Conseguiram, então, emplacar o assunto da pichação na grande mídia. Não foi incomum grandes jornais de “grande” circulação fazerem matérias sobre uma suposta “guerra aos pichadores” e “protestos organizados” e “polêmicas intermináveis” etc. A polêmica, no entanto, estava muito mais na cabeça daquele estereótipo clássico, do jovem progressista da classe média culpada paulistana, que diminui sua culpa ao dizer que tem “consciência social” e se apega a qualquer slogan fácil e que está na moda. Converse com quem tem que pegar o Terminal Varginha lotado às seis da tarde pra voltar pra casa depois do trabalho e verá que a polêmica é muito mais virtual do que real.
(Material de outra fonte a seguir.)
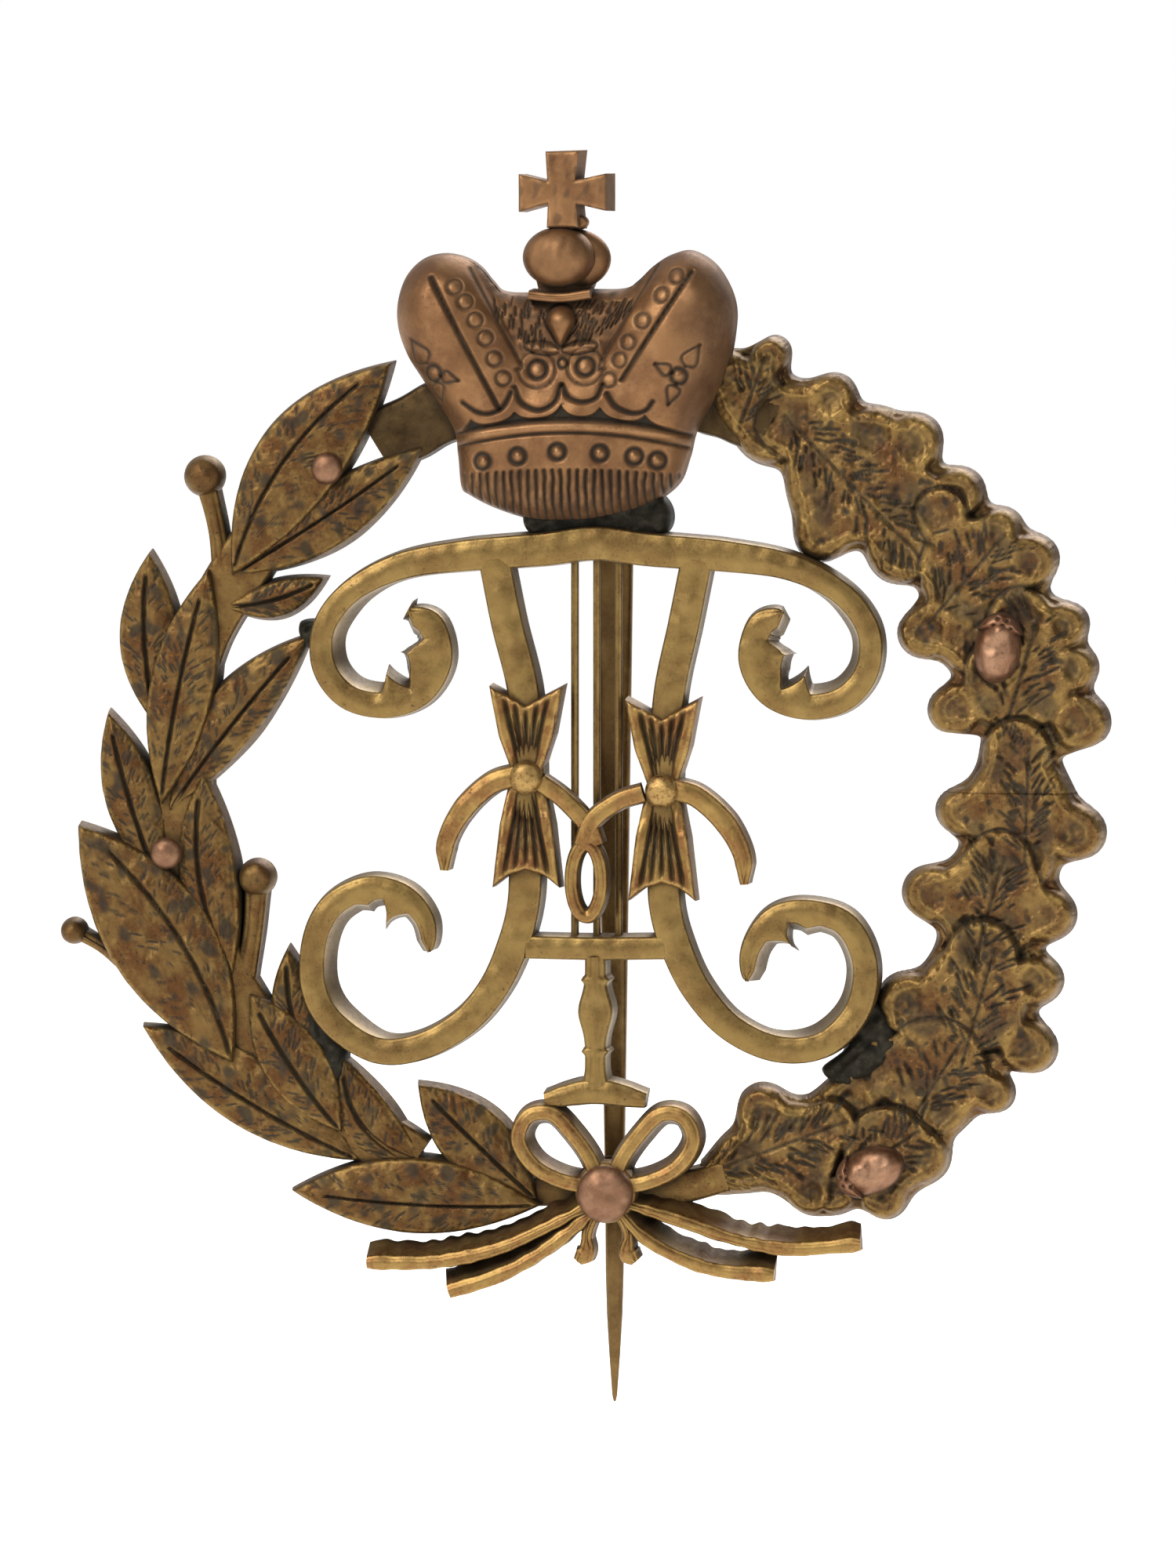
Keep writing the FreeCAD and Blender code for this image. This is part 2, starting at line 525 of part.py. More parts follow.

Mesmo assim, esse foi o aviso que a manada precisava, sendo ela militância ou os idiotas-úteis: daqui em diante, ataca-se o Dória porque ele apaga pichações. Nada de falar dos mais de 243 mil exames agendados graças à parceria da prefeitura com hospitais particulares, por exemplo, mesmo sendo essa uma medida claramente “de direita” (sic) e que é pregada pelo pensamento economicamente liberal. O assunto é pichação, e Dória é mau por não gostar dela – caso você também não goste, você também é mau, elitista, quer calar a voz das periferias, etc. Muito prazer, dog whistle: um aviso para a militância falar deste assunto e, por consequência e por automatismo, o cidadão comum também.
Aliás, é importante reforçar um comportamento nesse caso específico e que é típico dessa manada: não fazem a diferenciação entre “pichação” e “grafite” propositalmente. Se você ataca as pichações, você automaticamente é contra o trabalho dos “grandes grafiteiros” e eles já chegam mostrando matérias falando do tal “maior painel de grafite do mundo” que o Dória estaria apagando na avenida 23 de Maio. É nessas circunstâncias que eu me pergunto se esse povo sabe ler. Enfim.
Num país onde relativizar é normal e onde a liberdade de expressão é um conceito muito mais do que uma realidade – porque liberdade pra “pensar igual” não é liberdade, é ditadura -, tentar fazer oposição a algum assunto chique da moda chega a ser desgastante. Poucos são os que tem paciência pra tomar tiro, porrada e bomba por defender um ponto de vista. Lembra alguém da Espiral do Silêncio? Trump? Brexit? Acordo das FARC?